The candidate profile should include the clinical qualifications, but also personality attributes that might make this candidate mesh within the department and hospital culture. These profiles can be used during telephone screening interviews and can prevent the wrong candidate from being flown in for an interview or, worse, selected for a position.
Work the in-house network
The strategic recruitment of physicians goes beyond placing an ad or using an external recruiting agency. It is a targeted search to fill the vacancy, and the sources for this story agree that having an in-house recruiter is a key to finding the best candidate—though they may use an external agency occasionally.

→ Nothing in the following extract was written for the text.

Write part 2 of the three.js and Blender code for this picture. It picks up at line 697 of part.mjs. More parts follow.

Twelve years ago, Centra Health, a three-hospital, $700 million system in Lynchburg, VA, eliminated its in-house recruiting team due to budget reasons, but two years ago that changed, explains Chalmers Nunn, MD, senior vice president and chief medical officer at Centra Health and president of Centra Medical Group.
"If you look at the market and try to find a physician now, with the shortage, it's very difficult," he says. That is why the organization now uses three in-house recruiters to help locate doctors. "The other thing that has changed is hospitals are employing physicians more frequently. Now 50% of doctors are employed, and it's going up quickly—we're now in the physician business as much as we're in the hospital business."

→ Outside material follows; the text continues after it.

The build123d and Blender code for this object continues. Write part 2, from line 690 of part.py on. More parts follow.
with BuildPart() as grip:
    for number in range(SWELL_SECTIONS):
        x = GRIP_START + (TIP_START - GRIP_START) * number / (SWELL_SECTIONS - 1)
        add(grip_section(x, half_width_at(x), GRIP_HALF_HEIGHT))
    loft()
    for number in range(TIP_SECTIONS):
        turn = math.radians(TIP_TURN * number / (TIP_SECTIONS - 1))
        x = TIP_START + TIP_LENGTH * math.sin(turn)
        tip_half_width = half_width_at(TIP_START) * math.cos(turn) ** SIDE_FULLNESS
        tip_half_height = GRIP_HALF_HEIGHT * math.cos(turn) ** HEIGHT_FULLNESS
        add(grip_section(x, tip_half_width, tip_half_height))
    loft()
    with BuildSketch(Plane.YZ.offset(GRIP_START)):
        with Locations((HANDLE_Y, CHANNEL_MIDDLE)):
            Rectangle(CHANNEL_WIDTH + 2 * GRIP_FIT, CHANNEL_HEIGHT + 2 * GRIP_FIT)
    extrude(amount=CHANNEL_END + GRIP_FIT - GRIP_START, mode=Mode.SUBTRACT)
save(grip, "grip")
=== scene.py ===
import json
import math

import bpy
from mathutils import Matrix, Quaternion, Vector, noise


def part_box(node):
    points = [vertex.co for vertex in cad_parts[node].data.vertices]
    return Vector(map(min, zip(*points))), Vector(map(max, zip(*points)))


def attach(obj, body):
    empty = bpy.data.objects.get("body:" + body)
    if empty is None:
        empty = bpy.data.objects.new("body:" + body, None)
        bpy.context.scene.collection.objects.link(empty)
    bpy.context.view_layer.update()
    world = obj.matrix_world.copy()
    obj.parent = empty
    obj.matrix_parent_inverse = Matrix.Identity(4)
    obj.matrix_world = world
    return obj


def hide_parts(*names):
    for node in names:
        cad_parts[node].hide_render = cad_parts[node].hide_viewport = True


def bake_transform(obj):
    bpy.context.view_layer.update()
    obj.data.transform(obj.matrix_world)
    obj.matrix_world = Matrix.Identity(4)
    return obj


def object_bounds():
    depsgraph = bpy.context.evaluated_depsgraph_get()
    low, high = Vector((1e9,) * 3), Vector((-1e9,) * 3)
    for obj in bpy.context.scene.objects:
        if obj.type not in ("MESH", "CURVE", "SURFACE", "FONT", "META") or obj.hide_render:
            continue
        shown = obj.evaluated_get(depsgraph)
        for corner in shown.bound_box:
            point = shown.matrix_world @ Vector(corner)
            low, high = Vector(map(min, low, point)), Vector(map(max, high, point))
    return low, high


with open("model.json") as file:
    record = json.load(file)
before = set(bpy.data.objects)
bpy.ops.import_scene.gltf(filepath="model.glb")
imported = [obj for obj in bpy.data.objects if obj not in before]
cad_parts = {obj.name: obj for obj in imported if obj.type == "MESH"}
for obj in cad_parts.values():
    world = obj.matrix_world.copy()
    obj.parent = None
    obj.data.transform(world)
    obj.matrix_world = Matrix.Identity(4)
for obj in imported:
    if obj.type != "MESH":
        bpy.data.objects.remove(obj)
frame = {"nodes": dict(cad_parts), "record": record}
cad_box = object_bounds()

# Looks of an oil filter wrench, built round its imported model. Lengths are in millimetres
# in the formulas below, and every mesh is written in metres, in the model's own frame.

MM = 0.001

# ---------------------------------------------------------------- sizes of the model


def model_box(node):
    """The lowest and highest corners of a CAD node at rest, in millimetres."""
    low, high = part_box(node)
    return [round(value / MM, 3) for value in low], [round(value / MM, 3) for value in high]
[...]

Nunn says another reason the organization added an in-house team and stopped using agencies was the process. "It felt more like they were just résumé mills and the candidates being presented weren't vetted for how well they might fit the actual opening or hospital culture, plus the agencies were costly," he says. In 2009 the in-house team brought in 60 candidates and filled 22 slots. This past year the team addressed 33 requests, hosted 51 candidate site visits, and oversaw 22 placements. The total cost per candidate averaged $12,500 versus the agency cost of $25,000–$30,000 per candidate, plus another $12,000 for the marketing and any additional travel expenses for the candidates.
"We do it cheaper and better. We follow up with the candidates quickly, and if we want a candidate we get a contract to them within a couple of weeks. The only weakness with in-house recruiting is we can't cast a wide net like some of the big agencies," he says.